In order to understand present day Colfax County you need to understand something of its past. I’ll try to be brief but it is not easy. In 1841 a French Canadian trapper named Charles Beaubien and his partner Guadalupe Miranda petitioned the Mexican government for a land grant which they received on condition that they encourage the land to be settled. When Beaubien’s son was killed in the Taos Revolt of 1847, protesting the ascension of the United States Government after the Mexican-American War, Beaubien hired his son-in-law Lucian Maxwell to manage the grant lands. Maxwell, who came to New Mexico as a fur trader and was a close friend of Kit Carson, established his headquarters at Rayado and later moved north to Cimarron (Spanish for wild or unruly, I suspect the appellation was first applied to the river that runs through it but history tells us it was a fitting name for the town as well). When Beaubien died in 1864 Maxwell reportedly bought out the remaining land grant heirs amassing a total of 1, 714,765 acres or about 2214 square miles (slightly smaller than the state of Delaware) which represented most of what would become western Colfax County. (At the time of the issuance of the Land Grant the area was included in Taos County which in 1859 was split apart to form Mora County. Colfax County was created in 1869 and later lost some of its territory to form Union County). This was at the time the largest private land holding in the Western Hemisphere and became known as the Maxwell Land Grant.

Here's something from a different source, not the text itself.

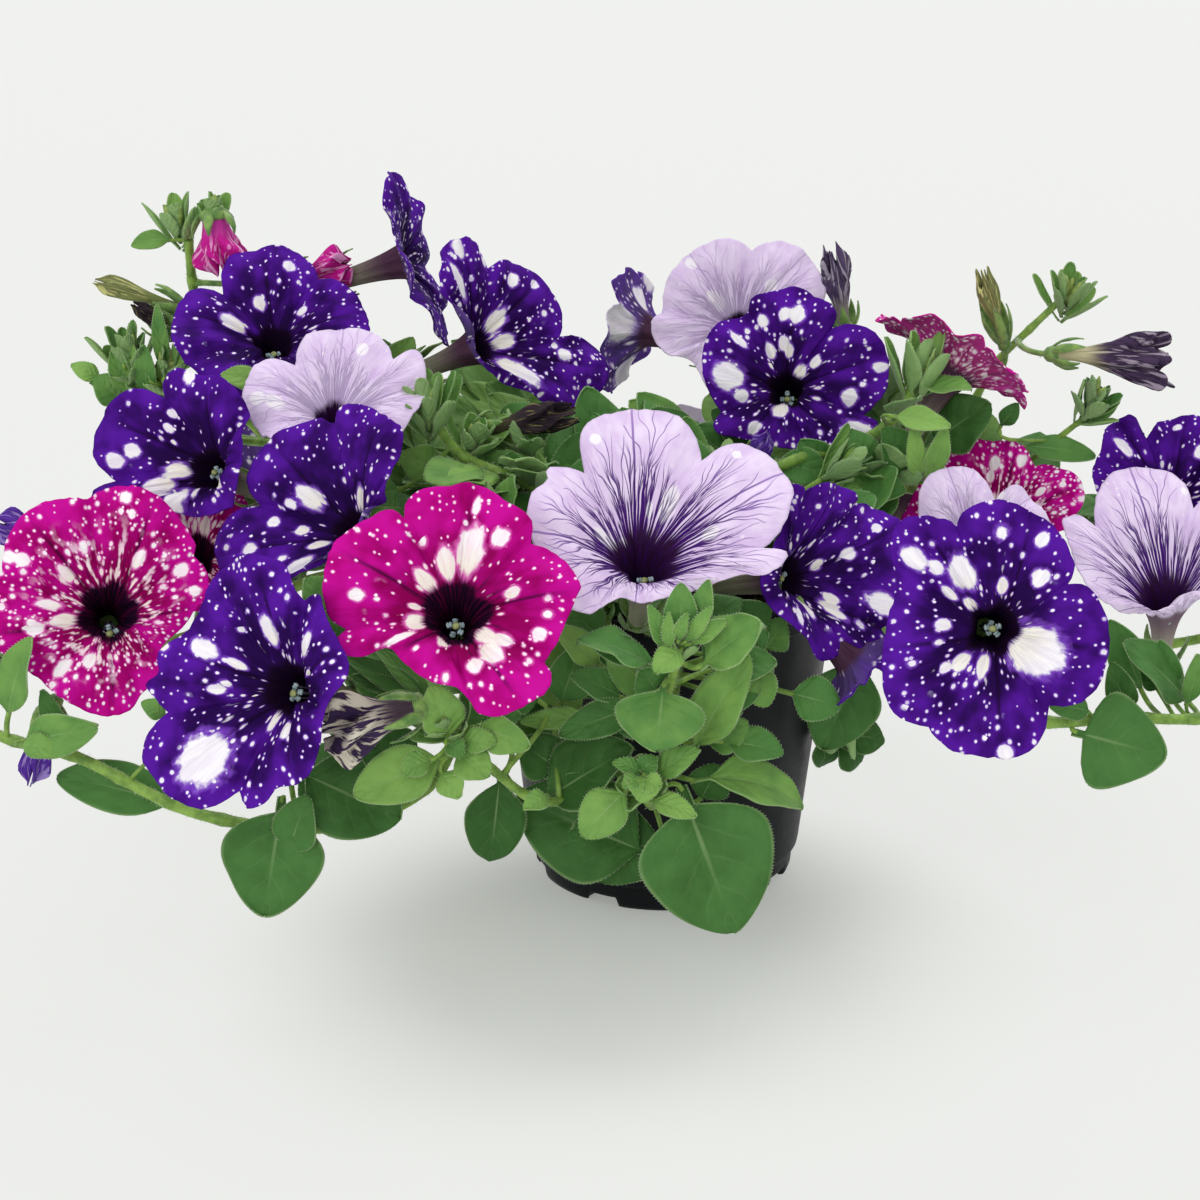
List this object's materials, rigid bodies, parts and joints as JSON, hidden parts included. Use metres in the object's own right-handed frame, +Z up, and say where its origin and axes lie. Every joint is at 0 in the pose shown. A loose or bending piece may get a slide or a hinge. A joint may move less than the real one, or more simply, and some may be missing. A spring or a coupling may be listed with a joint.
{
  "type": "potted petunia",
  "caption": "Bushy petunia with trailing leafy stems and speckled and veined funnel flowers, growing in a small round plastic nursery pot.",
  "frame": {"origin": "middle of the pot's foot, on the surface that the pot stands on", "axes": "+Z up; -Y towards the front of the plant, as the picture shows it; +X to its right"},
  "size_m": [0.4022, 0.2991, 0.2055],
  "materials": {
    "pot_plastic": "satin black",
    "potting_mix": "rough peat",
    "stem_green": "hairy",
    "leaf_green": "soft hairy",
    "petal_purple": "velvety",
    "petal_magenta": "velvety",
    "petal_lavender": "velvety",
    "petal_wilted": "creased"
  },
  "bodies": {
    "root": {"flower_closed_right": "petal_wilted", "flower_closed_up": "petal_wilted", "flower_lavender_back_left": "petal_lavender", "flower_lavender_centre": "petal_lavender", "flower_lavender_rear": "petal_lavender", "flower_lavender_right": "petal_lavender", "flower_lavender_right_back": "petal_lavender", "flower_lavender_top": "petal_lavender", "flower_magenta_behind_left": "petal_magenta", "flower_magenta_centre": "petal_magenta", "flower_magenta_left": "petal_magenta", "flower_magenta_rear": "petal_magenta", "flower_magenta_right_back": "petal_magenta", "flower_magenta_turned_away": "petal_magenta", "flower_purple_back_left": "petal_purple", "flower_purple_centre_left": "petal_purple", "flower_purple_edge_on": "petal_purple", "flower_purple_front_left": "petal_purple", "flower_purple_front_right": "petal_purple", "flower_purple_left": "petal_purple", "flower_purple_rear_left": "petal_purple", "flower_purple_rear_right": "petal_purple", "flower_purple_right_centre": "petal_purple", "flower_purple_right_edge": "petal_purple", "flower_purple_top": "petal_purple", "flower_purple_top_right": "petal_purple", "flower_purple_top_turned": "petal_purple", "flower_wilted_front": "petal_wilted", "leaf_front_big": "leaf_green", "leaf_front_dark_left": "leaf_green", "leaf_front_right": "leaf_green", "leaf_front_round": "leaf_green", "leaf_heart_left": "leaf_green", "leaf_heart_right": "leaf_green", "leaf_left_back": "leaf_green", "leaf_middle_left": "leaf_green", "leaf_rear_left": "leaf_green", "leaf_rear_middle": "leaf_green", "leaf_rear_right": "leaf_green", "leaf_right_behind": "leaf_green", "leaf_shoot_left": "leaf_green", "leaf_shoot_right": "leaf_green", "pot": "pot_plastic", "soil": "potting_mix", "stem_back": "stem_green", "stem_back_left": "stem_green", "stem_back_right": "stem_green", "stem_front": "stem_green", "stem_front_left": "stem_green", "stem_front_shoot": "stem_green", "stem_left": "stem_green", "stem_left_trailing": "stem_green", "stem_middle": "stem_green", "stem_rear_left": "stem_green", "stem_rear_right": "stem_green", "stem_right": "stem_green", "stem_right_front": "stem_green", "stem_right_rear": "stem_green", "stem_right_top": "stem_green", "stem_upper_right": "stem_green"}
  },
  "joints": []
}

When gold was discovered in 1866 on Maxwell Land, Lucien became extremely wealthy in dollars as well as land, mainly from leasing his land to the miners. When Colfax County was formed in 1869, Elizabethtown, the center of the gold rush, became the county seat. (Some 25 or so years ago a friend and I stumbled onto the ruins of Elizabethtown while driving the Enchanted Circle…I searched for them again this trip but they appear to have faded into the landscape or been removed by owners of one of the many ranchettes that have sprung up in this area just north of Eagle Nest…either that or I blinked at the wrong time). In 1872 Maxwell sold the Land Grant to a syndicate of English investors. Thus began the Colfax County war when the Company insisted that settlers on grant lands…some of whom had been there for 30 years…either buy their land or clear out. Conflict between the settlers (called squatters by the company) and their supporters and the Company led to numerous deaths and shootouts and did not end until an 1887 decision by the Supreme Court affirmed the rights of the Maxwell Land Grant Company in ownership of the land.

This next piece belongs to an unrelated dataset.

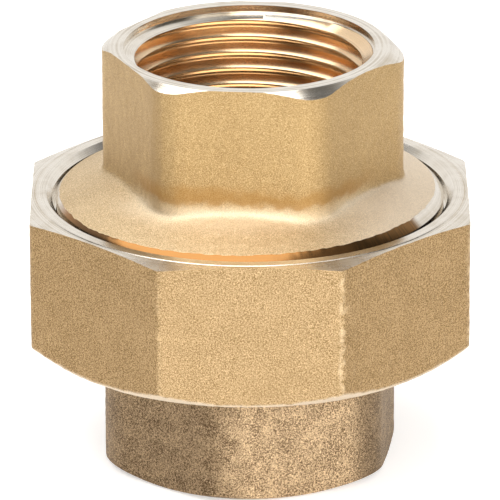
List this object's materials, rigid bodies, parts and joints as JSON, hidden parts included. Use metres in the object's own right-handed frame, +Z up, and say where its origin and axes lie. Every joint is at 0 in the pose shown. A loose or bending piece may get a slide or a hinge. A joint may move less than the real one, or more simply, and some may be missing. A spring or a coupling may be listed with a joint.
{
  "type": "pipe union",
  "caption": "Straight brass pipe union with female pipe threads at both ends, joined by an octagonal union nut over a nose sealed with an O-ring.",
  "frame": {"origin": "centre of the lower body's bottom face, on the union's axis", "axes": "+Z up along the union's axis, from the lower body to the upper body; -Y is the front, square to one flat of the nut"},
  "size_m": [0.047, 0.047, 0.0462],
  "materials": {
    "lower_brass": "coarse shot-blasted forging, darker",
    "seal_rubber": "satin black",
    "nut_brass": "coarse shot-blasted forging with turned faces",
    "upper_brass": "fine shot-blasted forging with turned faces and threads"
  },
  "bodies": {
    "tailpiece": {"lower_body": "lower_brass", "seal_ring": "seal_rubber"},
    "nut": {"union_nut": "nut_brass"},
    "head": {"upper_body": "upper_brass"}
  },
  "joints": [
    {"name": "nut_turn", "type": "hinge", "parent": "tailpiece", "child": "nut", "pos_m": [0, 0, 0.022], "axis": [0, 0, -1], "range_deg": [0, 1170]},
    {"name": "head_lift", "type": "slide", "parent": "tailpiece", "child": "head", "axis": [0, 0, 1], "range_m": [0, 0.00751]}
  ],
  "couplings": [
    {"joint": "head_lift", "follows": "nut_turn", "m_per_rad": 0.00036749}
  ]
}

The Land Grant headquarters remained in Cimarron for a time and gold played out in E-town so Cimarron became the county seat from 1872 to 1882. When the railroad came in, bypassing Cimarron some ways to the east, the county seat, along with the headquarters of the Maxwell Land Grant Company, were moved to Springer a town carved out of the land grant by brothers Charles and Frank Springer, a rancher near Cimarron and a lawyer for the Maxwell Land Grant Company, respectively. By the 1880s ownership had transferred to a Dutch Company which eventually sold off large chunks of land that would allow such entities as Vermejo Park Ranch (590, 823 acres) now owned by Ted Turner and the Philmont Scout Ranch (137,000 acres) donated to the Boy Scouts by Okla-homa oilman Waite Phillips, to exist. Not to mention the 100,000 acre Valle Vidal (right), now part of the Carson National Forest which was donated to the American People by Pennzoil in 1982.
On the left is a picture of the camping center at the Philmont Scout Ranch. Who wouldn’t want to go to camp there? I did not have time to explore the road to Vermejo Park Ranch but you must have reservations to visit the ranch itself. A room at the main lodge will set you back only $550 a night, guides and four wheel drive transportation are extra. Bucket list or not in this lifetime? I’m still on the fence on this one. It does appear that Ted and his crew are taking good care of the land so more power to them.
The current county seat of Raton, Spanish for mouse or small rat, takes its name from the nearby Raton Range which was known for the abundance of small rodents feasting on pine nuts. Raton has the dubious distinction of being located about equally distant from Denver, Albuquerque and Amarillo. Not in the middle of nowhere but you can see it from there, as they say. Raton became the county seat in 1897 having outstripped Springer as a railroad, coal mining and ranching center.
On the left is a picture of the downtown historic district which has a great selection of early 20th century architecture including the 1903 railroad depot. I do think the city fathers, Amtrack or whoever manages the depot need to give some thought to the negative aesthetics of cell phone towers, satellite dishes and power lines which really detract from the beauty of this structure (and make it darned hard to photograph). The alarm clock I found in a jewelry store window display on Second Street. The downtown area appears fairly healthy but there may yet be opportunity for a girl to open a photo gallery there if returning to Oregon doesn’t work out.